What that means, the New Jersey minister says, is that "we need to go out and possess the land and to take authority and be light in a dark and a perverse world, because this generation is getting worse and worse." In many places, the culture is "corrupting from the inside out," he says, while homosexual activists and other anti-Christian forces "are steadily pushing stuff through."
If Governor Corzine does indeed sign the New Jersey civil unions bill into law, Fields believes the measure will harm families and individuals statewide. Among the likely results of the legislation, he predicts, will be "more people coming out of the closets, and ... more marriages that were struggling and trying to find identity -- and trying to get help in the church -- that'll have more problems now, and they may be pulled over to the other side."

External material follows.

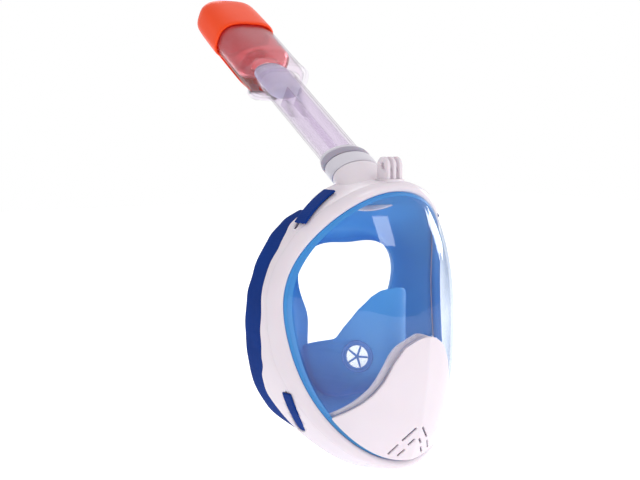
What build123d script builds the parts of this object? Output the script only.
from build123d import *
import math
import os

# Full face snorkel: a mask that covers the whole face, with a dry-top snorkel.
# X runs across the face, -Y is forward, +Z is up; the origin is the middle of
# the soft seal that rests on the wearer's face.

# ---- driving dimensions (mm) -------------------------------------------------
POLE_Z = 14.6                      # height the rim outline is measured round
RIM_R = [95.2, -11.0, 14.3, -3.6, 1.2]    # rim radius, cosine series
HOLE_R = [57.5, -8.6, 10.4, -9.7, -1.2]   # face opening radius, cosine series
RIM_WIDTH = 9.2                    # face width of the front rim
RIM_FRONT = 2.0                    # rim stands this far ahead of the rim surface
RIM_BACK = 4.0
GAP = 0.1                          # parting line between neighbouring mouldings
WALL = 2.2                         # side wall thickness
FLANGE = 1.7                       # inner edge of the rear frame's screw flange
BULGE = 34.0                       # how far the visor domes forward
VISOR_T = 2.6
COVER_T = 3.0
COVER_PROUD = 2.0
SKIRT_T = 2.4
CUP_T = 2.2
SEAL_AT = 0.22                     # share of the skirt width taken by the inner lip
LIP_DROP = 11.0

LEAN = math.radians(56.7)          # snorkel lean from the vertical
FOOT = (0.0, -3.3, 135.9)          # axis point at the top of the collar
TUBE_A, TUBE_B = 21.0, 12.0        # tube half axes
TUBE_WALL = 1.6
PLUG_LEN = 24.0
RUN = 0.06                         # running clearance of the plug in its socket
TUBE_TOP = 128.0
HEAD_A, HEAD_B = 29.0, 18.5        # dry-top housing half axes
HEAD_FROM, HEAD_TO = 119.0, 194.0
CAP_A, CAP_B = 31.0, 20.5
CAP_TO = 243.0
HEAD_WALL = 1.6
DIVIDER_TO = 98.0
FLOAT_FROM, FLOAT_TO = 103.0, 140.0

LUG_PITCH, LUG_T, LUG_R = 6.2, 3.0, 7.5
LUG_Y, LUG_Z = -69.5, 132.0
LUG_BORE = 2.6

VALVE = (25.0, -61.0, -27.0)       # inhale valve centre on the wearer's left
VALVE_R, SEAT_R = 9.4, 13.6
DRAIN_R, DRAIN_RIM = 10.5, 13.9
DRAIN_Z = -76.0

SCREW_R = 1.0
SCREW_ANGLES = [24, 66, 112, 156]  # rim screws, by angle from the top
EARS = [(44.0, -36.0, 4.5, 28.0),  # strap slots: angle, Y, width, length
        (141.0, -36.0, 12.0, 36.0)]
RIM_SHARE = [(0, 1.0), (45, 1.0), (62, 0.79), (76, 0.72), (92, 0.72), (106, 0.84),
             (120, 1.0), (180, 1.0)]  # share of the rim width, by angle: narrower at the sides
WALL_DEPTH = [(0, 46), (18, 44), (32, 24), (44, 21), (52, 13), (60, 9), (75, 8), (95, 8),
              (110, 11), (120, 15), (127, 27), (134, 34), (146, 34), (160, 30), (180, 26)]
STRAP_REAR = [(32, -14), (42, -2), (52, 4), (72, 11), (87, 17), (106, 22), (121, 25),
              (136, 27), (148, 23), (160, 4)]
VENTS = [((3, -80), (13, -91)), ((15, -94), (21, -103)), ((2, -90), (7, -95.5)), ((8, -99), (13, -105))]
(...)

In effect, legalizing civil unions in New Jersey "opens up Pandora's box," the pastor says. "Once you get that through, what's next?" he asks. "Is there going to be polygamy? Should we have five wives? I don't know what they're going to do next."
Also, Fields wonders whether Christians' religious freedom may be a casualty of this push toward legalizing same-sex marriage. "If it becomes the law," he muses, "then I technically can be in trouble as a pastor if I have two gay people come before me, of the same sex, and say, 'We want counseling, and we want to be married.'"
If he as a Christian clergyman should refuse such a request, he asks, "Am I in jeopardy of losing my 501(c)3 from the federal government? Am I in jeopardy of losing my nonprofit status from the State of New Jersey because I say God doesn't give me permission to do this marriage, but the state says I must do it?"
New Jersey lawmakers' approval of homosexual civil unions or same-sex marriage poses a serious threat not only to families but to pastors who take a biblical stance against homosexuality, Fields contends. In passing the civil unions bill, he says his state legislature is effectively saying the Bible does not count.